### Supplied data

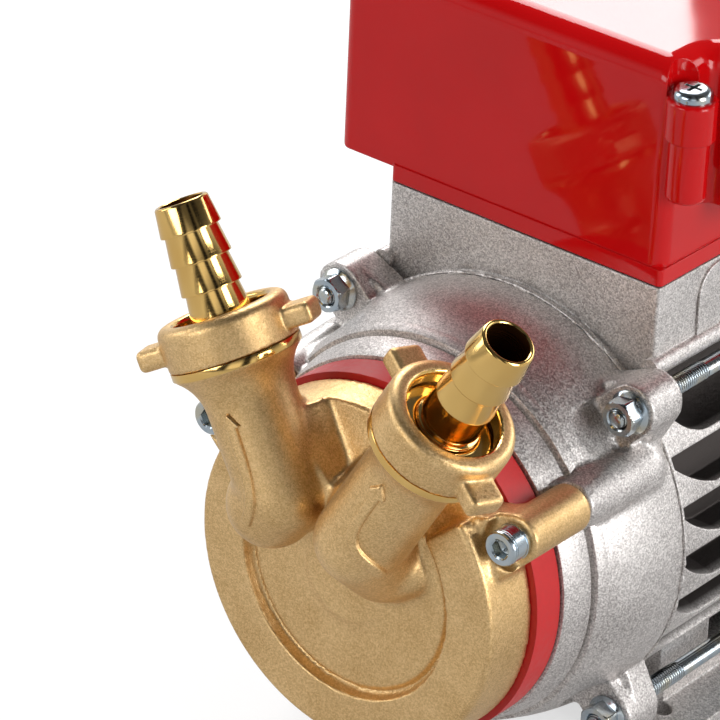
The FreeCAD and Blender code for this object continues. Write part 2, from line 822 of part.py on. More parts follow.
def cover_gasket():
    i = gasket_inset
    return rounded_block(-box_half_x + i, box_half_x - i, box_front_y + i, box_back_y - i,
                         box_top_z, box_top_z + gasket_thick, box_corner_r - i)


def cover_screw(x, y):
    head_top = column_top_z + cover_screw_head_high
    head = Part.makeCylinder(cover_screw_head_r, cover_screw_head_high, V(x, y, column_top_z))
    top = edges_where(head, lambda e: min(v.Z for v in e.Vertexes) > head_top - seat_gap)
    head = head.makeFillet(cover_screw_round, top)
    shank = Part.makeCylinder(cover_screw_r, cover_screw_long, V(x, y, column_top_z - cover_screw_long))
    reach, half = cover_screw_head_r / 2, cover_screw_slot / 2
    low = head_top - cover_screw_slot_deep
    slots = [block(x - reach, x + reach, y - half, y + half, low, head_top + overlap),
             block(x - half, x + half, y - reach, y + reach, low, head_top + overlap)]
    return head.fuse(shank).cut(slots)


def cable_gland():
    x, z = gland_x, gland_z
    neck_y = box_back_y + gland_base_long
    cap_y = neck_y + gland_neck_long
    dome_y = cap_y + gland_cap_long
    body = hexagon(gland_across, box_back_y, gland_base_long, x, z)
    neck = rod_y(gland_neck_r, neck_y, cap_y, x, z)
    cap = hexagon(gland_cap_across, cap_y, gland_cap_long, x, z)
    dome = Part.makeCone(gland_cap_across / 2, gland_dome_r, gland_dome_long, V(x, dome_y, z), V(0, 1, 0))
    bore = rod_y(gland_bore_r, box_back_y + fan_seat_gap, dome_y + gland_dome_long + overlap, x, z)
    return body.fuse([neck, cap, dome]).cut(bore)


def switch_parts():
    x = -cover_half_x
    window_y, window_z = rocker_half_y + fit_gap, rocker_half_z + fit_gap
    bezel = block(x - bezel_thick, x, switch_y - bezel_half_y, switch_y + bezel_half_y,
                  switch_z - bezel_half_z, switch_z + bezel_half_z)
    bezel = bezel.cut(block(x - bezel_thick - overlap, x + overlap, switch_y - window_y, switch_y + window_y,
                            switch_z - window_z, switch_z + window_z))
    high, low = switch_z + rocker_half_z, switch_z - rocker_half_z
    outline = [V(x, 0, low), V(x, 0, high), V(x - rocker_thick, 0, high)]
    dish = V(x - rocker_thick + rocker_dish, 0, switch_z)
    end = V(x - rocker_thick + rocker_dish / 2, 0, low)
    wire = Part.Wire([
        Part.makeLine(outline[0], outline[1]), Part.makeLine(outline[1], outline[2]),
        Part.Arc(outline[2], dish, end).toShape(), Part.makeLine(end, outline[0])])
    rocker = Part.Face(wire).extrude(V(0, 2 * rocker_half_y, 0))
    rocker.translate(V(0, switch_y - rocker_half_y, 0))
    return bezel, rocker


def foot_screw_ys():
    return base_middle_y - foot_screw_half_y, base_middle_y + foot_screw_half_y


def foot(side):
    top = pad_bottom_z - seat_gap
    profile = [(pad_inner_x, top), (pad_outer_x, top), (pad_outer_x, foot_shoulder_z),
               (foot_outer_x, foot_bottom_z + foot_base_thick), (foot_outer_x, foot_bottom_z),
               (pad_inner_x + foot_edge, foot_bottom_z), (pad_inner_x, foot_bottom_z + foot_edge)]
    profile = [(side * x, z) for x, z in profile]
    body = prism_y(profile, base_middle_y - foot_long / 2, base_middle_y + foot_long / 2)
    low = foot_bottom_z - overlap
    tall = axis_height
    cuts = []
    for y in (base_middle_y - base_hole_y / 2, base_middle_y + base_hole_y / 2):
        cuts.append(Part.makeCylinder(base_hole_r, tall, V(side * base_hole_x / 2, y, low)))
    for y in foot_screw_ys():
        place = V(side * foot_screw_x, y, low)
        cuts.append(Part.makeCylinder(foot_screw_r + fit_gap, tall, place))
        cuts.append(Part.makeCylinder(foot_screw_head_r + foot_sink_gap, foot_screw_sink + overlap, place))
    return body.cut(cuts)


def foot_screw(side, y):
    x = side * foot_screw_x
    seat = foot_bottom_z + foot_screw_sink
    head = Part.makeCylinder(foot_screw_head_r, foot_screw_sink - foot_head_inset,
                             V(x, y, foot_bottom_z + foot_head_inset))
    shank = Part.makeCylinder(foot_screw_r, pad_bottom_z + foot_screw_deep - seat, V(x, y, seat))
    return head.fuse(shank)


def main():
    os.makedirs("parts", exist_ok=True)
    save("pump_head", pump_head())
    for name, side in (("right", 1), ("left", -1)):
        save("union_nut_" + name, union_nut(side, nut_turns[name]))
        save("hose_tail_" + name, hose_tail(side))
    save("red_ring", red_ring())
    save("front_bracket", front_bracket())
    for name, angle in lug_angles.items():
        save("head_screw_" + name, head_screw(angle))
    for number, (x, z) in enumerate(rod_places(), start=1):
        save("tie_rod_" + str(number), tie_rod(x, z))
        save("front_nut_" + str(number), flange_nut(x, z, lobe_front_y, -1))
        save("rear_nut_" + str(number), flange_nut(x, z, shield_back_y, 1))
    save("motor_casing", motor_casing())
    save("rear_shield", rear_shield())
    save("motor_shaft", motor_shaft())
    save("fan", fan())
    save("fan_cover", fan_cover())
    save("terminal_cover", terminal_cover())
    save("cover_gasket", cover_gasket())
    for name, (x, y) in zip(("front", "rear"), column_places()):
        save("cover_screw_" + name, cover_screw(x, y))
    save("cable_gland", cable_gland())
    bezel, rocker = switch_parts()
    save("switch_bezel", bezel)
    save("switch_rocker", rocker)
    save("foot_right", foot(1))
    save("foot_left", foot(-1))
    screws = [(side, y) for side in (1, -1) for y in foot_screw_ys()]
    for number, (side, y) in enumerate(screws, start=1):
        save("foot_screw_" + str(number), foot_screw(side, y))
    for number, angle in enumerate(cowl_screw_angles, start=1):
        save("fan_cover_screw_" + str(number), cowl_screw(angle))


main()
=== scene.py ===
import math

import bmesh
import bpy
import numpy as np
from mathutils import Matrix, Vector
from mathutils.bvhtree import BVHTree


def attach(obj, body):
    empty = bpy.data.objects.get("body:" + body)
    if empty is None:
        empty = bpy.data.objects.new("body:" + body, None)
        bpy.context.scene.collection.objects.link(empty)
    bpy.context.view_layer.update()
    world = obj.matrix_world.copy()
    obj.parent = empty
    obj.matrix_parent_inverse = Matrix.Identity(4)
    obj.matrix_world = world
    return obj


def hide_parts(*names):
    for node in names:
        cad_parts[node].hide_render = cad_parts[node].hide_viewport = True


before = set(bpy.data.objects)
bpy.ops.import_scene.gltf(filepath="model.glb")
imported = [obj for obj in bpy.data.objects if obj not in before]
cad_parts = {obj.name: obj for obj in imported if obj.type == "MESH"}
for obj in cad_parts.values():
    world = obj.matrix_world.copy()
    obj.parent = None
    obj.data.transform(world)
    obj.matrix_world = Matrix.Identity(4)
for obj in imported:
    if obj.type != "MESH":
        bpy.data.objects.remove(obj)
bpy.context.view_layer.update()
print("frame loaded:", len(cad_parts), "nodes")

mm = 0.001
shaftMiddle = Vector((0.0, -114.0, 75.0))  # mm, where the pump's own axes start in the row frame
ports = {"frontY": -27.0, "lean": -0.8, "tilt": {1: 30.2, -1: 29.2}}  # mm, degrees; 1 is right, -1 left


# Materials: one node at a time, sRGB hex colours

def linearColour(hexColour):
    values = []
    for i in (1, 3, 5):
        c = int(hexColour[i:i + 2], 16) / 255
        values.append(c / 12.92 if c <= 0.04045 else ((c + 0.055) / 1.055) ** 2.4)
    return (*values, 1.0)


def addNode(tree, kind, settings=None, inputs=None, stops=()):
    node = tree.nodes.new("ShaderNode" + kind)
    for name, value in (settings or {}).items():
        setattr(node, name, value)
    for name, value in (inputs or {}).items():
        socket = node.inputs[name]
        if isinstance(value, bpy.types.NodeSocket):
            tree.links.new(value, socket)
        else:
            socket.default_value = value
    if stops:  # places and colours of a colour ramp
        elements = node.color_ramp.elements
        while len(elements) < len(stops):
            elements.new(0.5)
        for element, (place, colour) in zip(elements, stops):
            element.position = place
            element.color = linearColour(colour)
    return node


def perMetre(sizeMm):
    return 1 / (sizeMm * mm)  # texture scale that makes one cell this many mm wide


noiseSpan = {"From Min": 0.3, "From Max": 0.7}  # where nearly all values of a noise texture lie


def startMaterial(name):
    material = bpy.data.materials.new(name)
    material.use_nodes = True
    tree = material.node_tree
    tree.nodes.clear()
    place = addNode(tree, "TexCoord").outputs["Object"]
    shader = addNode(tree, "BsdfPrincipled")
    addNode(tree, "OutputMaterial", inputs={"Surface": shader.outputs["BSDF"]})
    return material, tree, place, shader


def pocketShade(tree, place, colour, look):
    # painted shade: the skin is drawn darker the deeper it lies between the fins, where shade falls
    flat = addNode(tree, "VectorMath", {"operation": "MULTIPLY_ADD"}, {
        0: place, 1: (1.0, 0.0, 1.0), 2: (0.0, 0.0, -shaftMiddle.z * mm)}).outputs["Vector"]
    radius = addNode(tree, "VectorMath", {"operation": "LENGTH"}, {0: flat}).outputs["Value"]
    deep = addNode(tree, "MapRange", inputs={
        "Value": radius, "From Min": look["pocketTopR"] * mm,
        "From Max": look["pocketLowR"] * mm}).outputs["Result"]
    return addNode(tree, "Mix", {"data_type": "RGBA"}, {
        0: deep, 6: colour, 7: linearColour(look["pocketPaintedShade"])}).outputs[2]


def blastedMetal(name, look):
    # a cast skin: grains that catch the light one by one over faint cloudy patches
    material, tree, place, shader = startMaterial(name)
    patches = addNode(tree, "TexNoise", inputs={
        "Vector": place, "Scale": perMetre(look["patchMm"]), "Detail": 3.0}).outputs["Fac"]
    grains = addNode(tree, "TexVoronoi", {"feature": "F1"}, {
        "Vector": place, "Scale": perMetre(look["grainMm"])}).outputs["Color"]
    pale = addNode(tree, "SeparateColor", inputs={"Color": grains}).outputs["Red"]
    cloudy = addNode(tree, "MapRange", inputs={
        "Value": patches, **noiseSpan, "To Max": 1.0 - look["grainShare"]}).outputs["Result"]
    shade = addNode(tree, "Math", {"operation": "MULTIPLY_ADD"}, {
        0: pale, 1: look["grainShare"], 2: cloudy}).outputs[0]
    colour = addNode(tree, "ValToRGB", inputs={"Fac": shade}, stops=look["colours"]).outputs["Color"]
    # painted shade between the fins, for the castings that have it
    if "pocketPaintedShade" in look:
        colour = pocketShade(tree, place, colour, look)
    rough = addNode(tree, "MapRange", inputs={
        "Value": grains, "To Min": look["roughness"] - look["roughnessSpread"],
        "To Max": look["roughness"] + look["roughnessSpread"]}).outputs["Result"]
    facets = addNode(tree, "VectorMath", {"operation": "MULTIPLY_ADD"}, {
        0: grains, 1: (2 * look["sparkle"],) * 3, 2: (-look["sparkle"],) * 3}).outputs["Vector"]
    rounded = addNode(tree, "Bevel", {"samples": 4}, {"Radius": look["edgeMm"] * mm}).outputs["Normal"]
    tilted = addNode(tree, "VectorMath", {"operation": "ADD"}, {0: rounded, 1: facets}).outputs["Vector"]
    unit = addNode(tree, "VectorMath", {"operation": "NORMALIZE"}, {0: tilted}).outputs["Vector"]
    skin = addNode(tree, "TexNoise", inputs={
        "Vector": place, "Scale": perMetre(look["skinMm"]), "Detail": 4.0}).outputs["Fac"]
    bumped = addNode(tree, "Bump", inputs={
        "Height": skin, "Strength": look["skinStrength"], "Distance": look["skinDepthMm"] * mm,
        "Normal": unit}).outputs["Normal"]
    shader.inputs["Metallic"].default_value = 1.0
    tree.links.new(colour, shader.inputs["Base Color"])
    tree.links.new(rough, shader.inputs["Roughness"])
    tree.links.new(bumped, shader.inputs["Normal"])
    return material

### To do
Repeat word for word the lines from the line containing "for number, angle" to the line containing "before = set(bpy.data.objects)", both lines included; nothing else should appear.

### Solution for this exercise
    for number, angle in enumerate(cowl_screw_angles, start=1):
        save("fan_cover_screw_" + str(number), cowl_screw(angle))


main()
=== scene.py ===
import math

import bmesh
import bpy
import numpy as np
from mathutils import Matrix, Vector
from mathutils.bvhtree import BVHTree


def attach(obj, body):
    empty = bpy.data.objects.get("body:" + body)
    if empty is None:
        empty = bpy.data.objects.new("body:" + body, None)
        bpy.context.scene.collection.objects.link(empty)
    bpy.context.view_layer.update()
    world = obj.matrix_world.copy()
    obj.parent = empty
    obj.matrix_parent_inverse = Matrix.Identity(4)
    obj.matrix_world = world
    return obj


def hide_parts(*names):
    for node in names:
        cad_parts[node].hide_render = cad_parts[node].hide_viewport = True


before = set(bpy.data.objects)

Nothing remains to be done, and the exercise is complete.